New Amsterdam Director General Willem Kieft gave this plot of land to English settler Willliam Lawrence in 1645 and the Lawrence family began using it as a cemetery in the early 1800s. NYC's first popularly elected mayor Cornelius Van Wyck Lawrence is interred here, as well as Frederick Newbold Lawrence, President of the NY Stock Exchange from 1882-1883. The last burial came in 1939, and the gated cemetery can be found at 216th Street and 42nd Avenue adjacent to the LIRR tracks.

There are, or were, several Lawrence family cemeteries scattered in Queens. Another can be found at 20th Road and 35th Street in north Astoria.

This pond on 35th Avenue at the southeast end of Crocheron Park was named for John Golden (1874-1955), a longtime Bayide resident, Broadway producer, and showbiz patriarch who bequeathed his Bayside estate to New York City to use as a park. The kettle pond, left behind by a retreating glacier at the end of the last Ice Age, and the park are on the former grounds of his estate. Along with Oakland Lake, on 46th Avenue at Cloverdale Boulevard, its one of NYC's larger kettle ponds. It is home to several fish and flora species, and is frequented by waterbirds such as the snowy egret.

Discussion
  • John Golden's property is to the north of Crocheron Park.

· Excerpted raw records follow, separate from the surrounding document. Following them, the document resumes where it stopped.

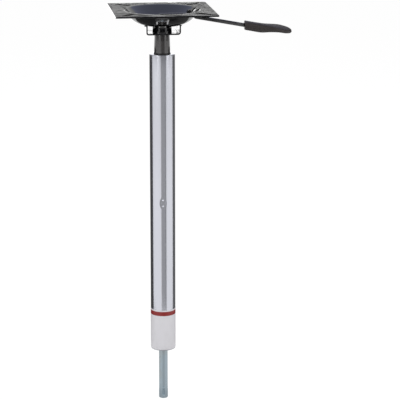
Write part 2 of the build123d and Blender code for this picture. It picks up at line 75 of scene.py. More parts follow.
Colour = tuple[float, float, float]
Point = tuple[float, float]
Profile = list[Point]
Border = tuple[list[Vector], list[Vector]]
Socket = bpy.types.NodeSocket
Node = bpy.types.Node
NodeTree = bpy.types.NodeTree
Piece = bpy.types.Object

WHITE: Colour = (1.0, 1.0, 1.0)
X, Y, Z = range(3)

# Points closer than this are one point, in millimetres
SAME_POINT = 0.002

# A row added to a profile stays this far from the profile's own points, in millimetres
ROW_GAP = 0.05

# Places of the share, the two colours and the result among the sockets of a Mix node
MIX_SHARE, MIX_FIRST, MIX_LAST, MIX_RESULT = 0, 6, 7, 2


def lowest(node: str, axis: int = Z) -> float:
    """Lowest place of a CAD node at rest along an axis, in millimetres."""
    return round(float(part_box(node)[0][axis]) / MM, 3)


def highest(node: str, axis: int = Z) -> float:
    """Highest place of a CAD node at rest along an axis, in millimetres."""
    return round(float(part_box(node)[1][axis]) / MM, 3)


class Slot(Enum):
    """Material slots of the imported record."""

    ALUMINIUM = "satin_aluminium"
    ZINC = "zinc_steel"
    GROUND_STEEL = "bearing_steel"
    GLOSS_BLACK = "black_paint"
    CYLINDER_BLACK = "cylinder_paint"
    BUSHING = "bushing_plastic"
    GRIP = "grip_plastic"
    VINYL = "white_vinyl"
    RUBBER = "seal_rubber"


class Body(Enum):
    """Bodies that pieces ride on."""

    POST = "post"
    CARRIAGE = "carriage"
    LEVER = "lever"
    VALVE = "valve"


# Node trees


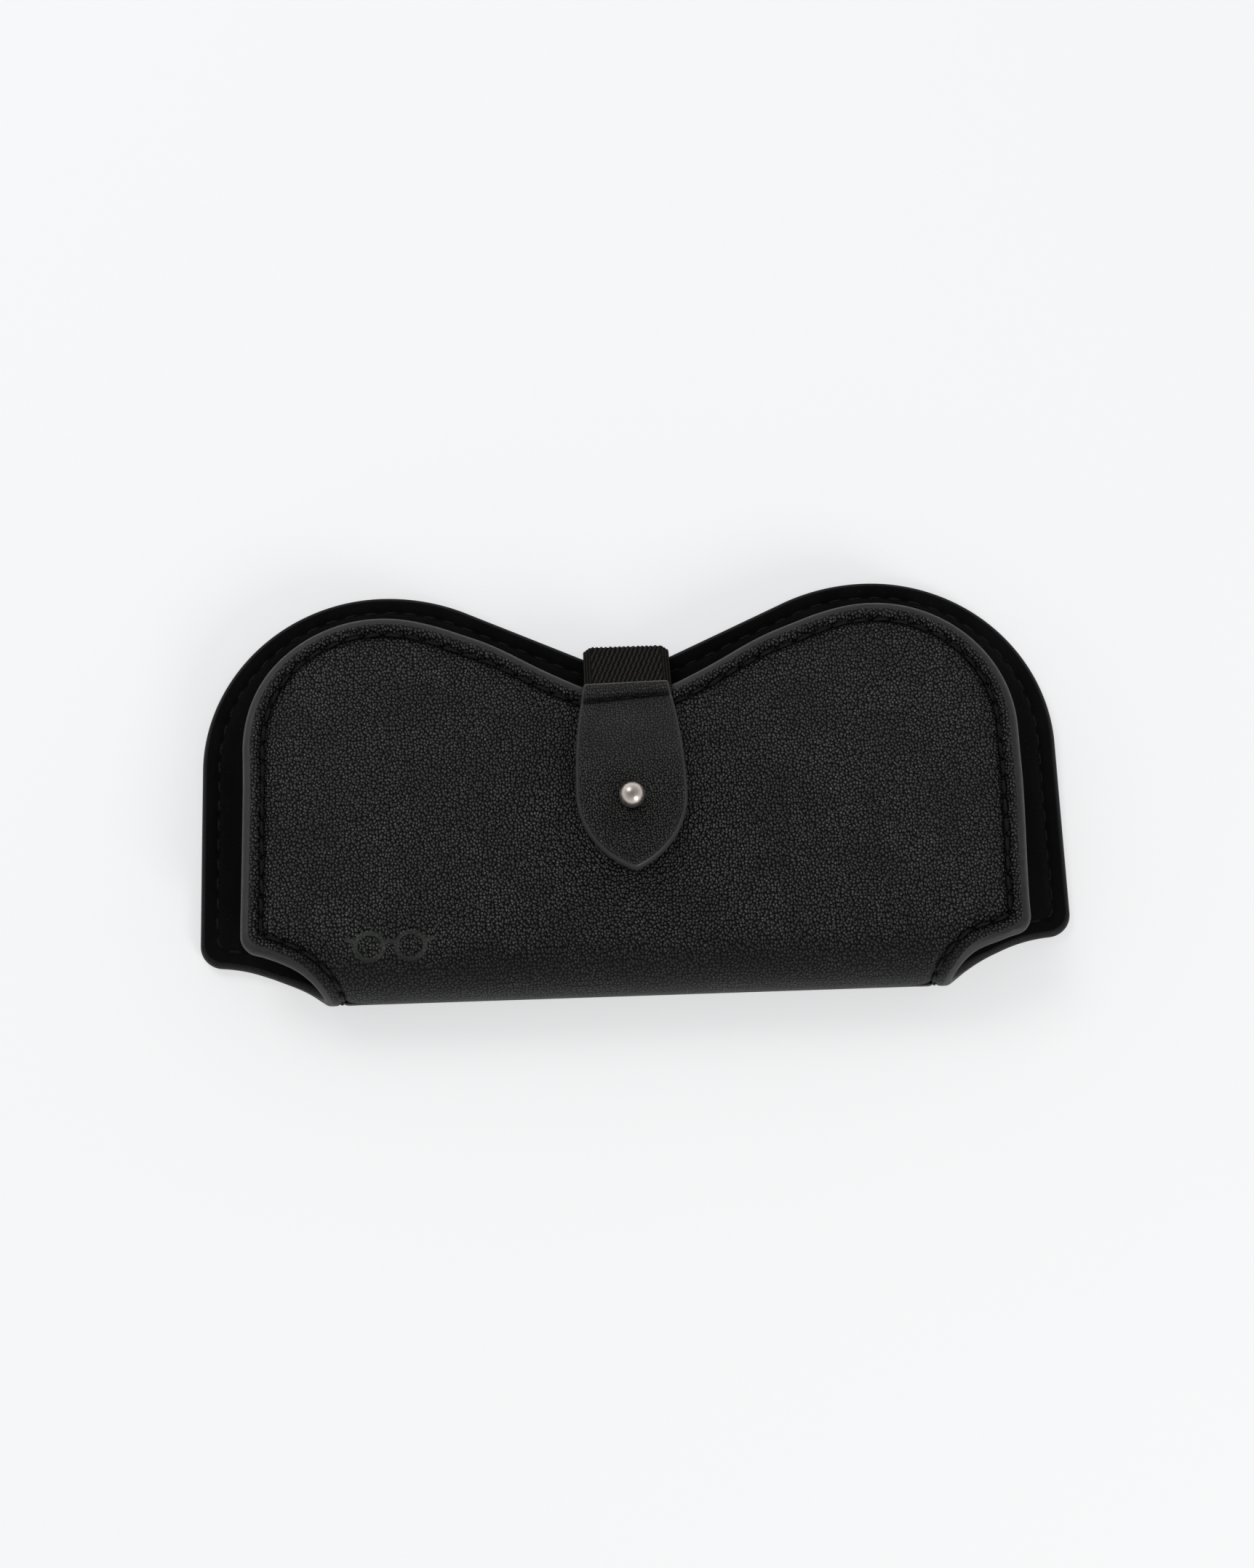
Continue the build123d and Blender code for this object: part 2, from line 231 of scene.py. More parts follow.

It is a distinct park, since the transfer of the property to NYC following his death included the restriction that the property was to be used for the benefit of children, as he had done during his life. This is why the park is mainly used for ball fields. The Pond, or Crocheron Pond, mysteriously began to take on the name "Golden Pond" following the movie of that name. The granddaughter of Robert Moses, Mary O'Sullivan, life lone resident of Bayside, would often offer a correction when the Pond was not called Crocheron Pond. If anyone knows exactly how "Golden Pond" crept in, I'd want to know. Thanks for the great articles continuing.